On m'a assuré que l'empereur avait donné l'ordre aux peintres de faire notre portrait ; ceux-ci se rendirent au château pendant que nous y étions ; qu'ils se mirent à nous considérer et à nous
peindre, sans que nous nous en fussions aperçus. C'est, au reste, une habitude établie chez les Chinois de faire le portrait de quiconque passe dans leur pays. La chose va si loin chez eux à ce
propos que, s'il arrive qu'un étranger commette quelque action qui le force à fuir de la Chine, ils expédient son portrait dans les différentes provinces, en sorte qu'on fait des recherches, et
en quelque lieu que l'on trouve celui qui ressemble à cette image, on le saisit.
Le mot kân, chez les Chinois, est un terme générique qui désigne quiconque gouverne le
royaume, tous les rois de leur contrée ; de la même manière que ceux qui possèdent le pays de Loûr sont appelés Âtâbec. Le nom propre de ce sultan est Pâchâï et les infidèles n'ont pas, sur la
face de la terre, de royaume plus grand que le sien.
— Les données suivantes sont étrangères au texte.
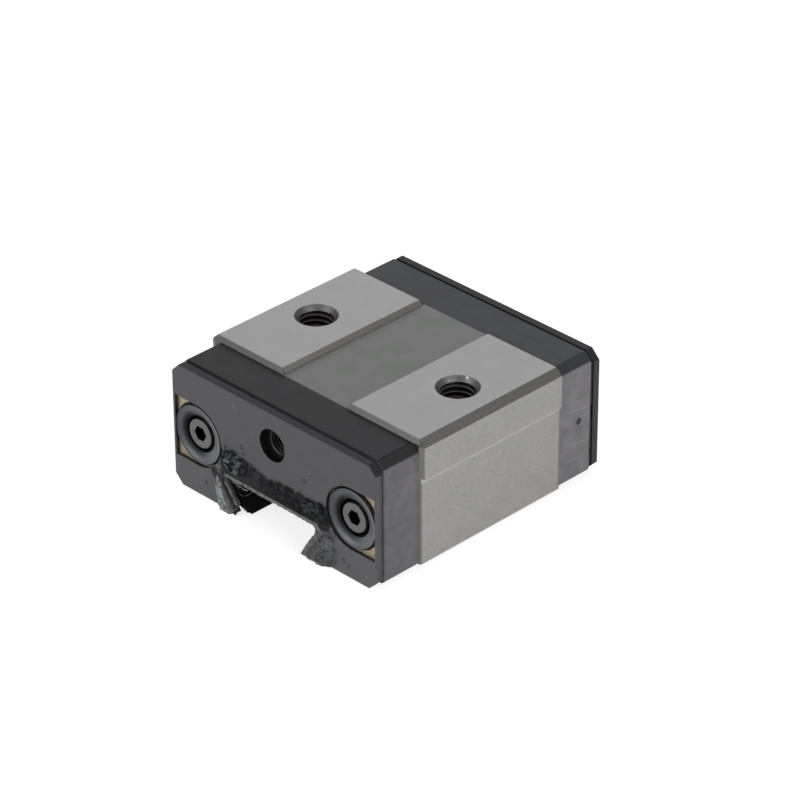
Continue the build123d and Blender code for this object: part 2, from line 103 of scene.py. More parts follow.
# Threads, in millimetres: the mouth's depth, then the walls, crests and turns
PORT_FACE = 29.8
PORT_LEAD = 0.1
PORT_THREAD = {"wall": 3.01, "crest": 2.6, "turns": 6}
MOUTH_DEPTH = 0.56
MOUNT_THREAD = {"wall": 4.01, "crest": 3.36, "turns": 8}
MOUTH_PROFILE = ((4.02, -0.54), (3.6, -0.96), (3.6, -1.04), (4.02, -1.4))
MOUTH_STEPS = 64
THREAD_STEPS = 48

# Marks: depth, middle across and up, slant in degrees, length and width
SIDE_NICK = (0.85, (2.2, 17.4), 62, 1.2, 0.12)
SIDE_SCRATCHES = (
    (0.25, (-9.0, 9.5), -38, 7.0, 0.09), (0.25, (7.0, 7.0), -41, 5.0, 0.08),
    (0.25, (-14.5, 24.5), 78, 2.4, 0.1),
)
MOULD_LINES = ((0.4, (24.8, 17.3), -9, 8.0, 0.16), (0.4, (25.5, 9.4), -9, 6.5, 0.14))
SEAL_SCRATCHES = (
    (0.3, (-10.9, 25.6), -58, 1.8, 0.3), (0.105, (-6.5, 22.0), -50, 2.6, 0.12),
    (0.15, (14.0, 21.5), -52, 2.6, 0.14), (0.105, (4.5, 17.0), -46, 2.2, 0.12),
)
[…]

Le château de ce monarque est situé au milieu de la ville destinée pour sa demeure ; il est presque entièrement construit en bois sculpté, et il est disposé d'une manière admirable ; il possède
sept portes. A la première est assis le cotouâl, qui est le chef des concierges. On y voit des estrades élevées à droite et à gauche de la porte, où s'asseyent les mamloûcs perdehdâriyah, ou «
chambellans », qui sont les gardiens de la porte du château. Ils sont au nombre de cinq cents, et l'on m'a dit qu'auparavant ils étaient mille hommes. A la deuxième porte sont assis les
sipâhiyah, ou « les archers », au nombre de cinq cents ; à la troisième porte sont assis les nîzehdâriyah, ou « lanciers », au nombre de cinq cents aussi ; à la quatrième porte sont assis les
tîghdâriyah, ou « porteurs de sabres et de boucliers » ; à la cinquième porte se trouvent les bureaux du vizirat, et elle est pourvue de beaucoup d'estrades. Sur la plus grande de celles-ci
s'assied le vizir, au-dessus d'un coussin, énorme, élevé. On appelle ce lieu almisnad « le coussin, le trône, etc. » ; devant le vizir se voit un grande écritoire en or. En face se trouve
l'estrade du secrétaire intime ; à droite de celle-ci, l'estrade des secrétaires des missives, et à droite de l'estrade du vizir est celle des écrivains des finances.
Ces quatre estrades en ont vis-à-vis quatre autres ; l'une est nommée le bureau du contrôle, où siège le contrôleur ; la deuxième est celle du bureau de mostakhradj, ou « produit de l'extorsion
», dont le chef est un des grands émirs. On appelle mostakhradj ce qui reste dû par les employés ou percepteurs, et par les émirs, sur leurs fiefs. La troisième est le bureau de l'appel au
secours, où se trouve assis l'un des grands officiers, assisté des jurisconsultes et des secrétaires. Quiconque a été victime d'une injustice s'adresse à eux pour implorer aide et protection. La
quatrième, c'est le bureau de la poste, où est assis le chef de ceux qui rapportent les nouvelles, ou les nouvellistes.
À la sixième porte du château, on voit assis les gardes du monarque, ou les gendarmes, ainsi que leur commandant principal. Les pages, ou les eunuques, sont assis à la septième porte ; ils ont
trois estrades, dont l'une est pour les pages abyssins, l'autre pour les pages indiens, et la troisième pour les pages chinois. Chacune de ces trois classes a un chef, qui est chinois.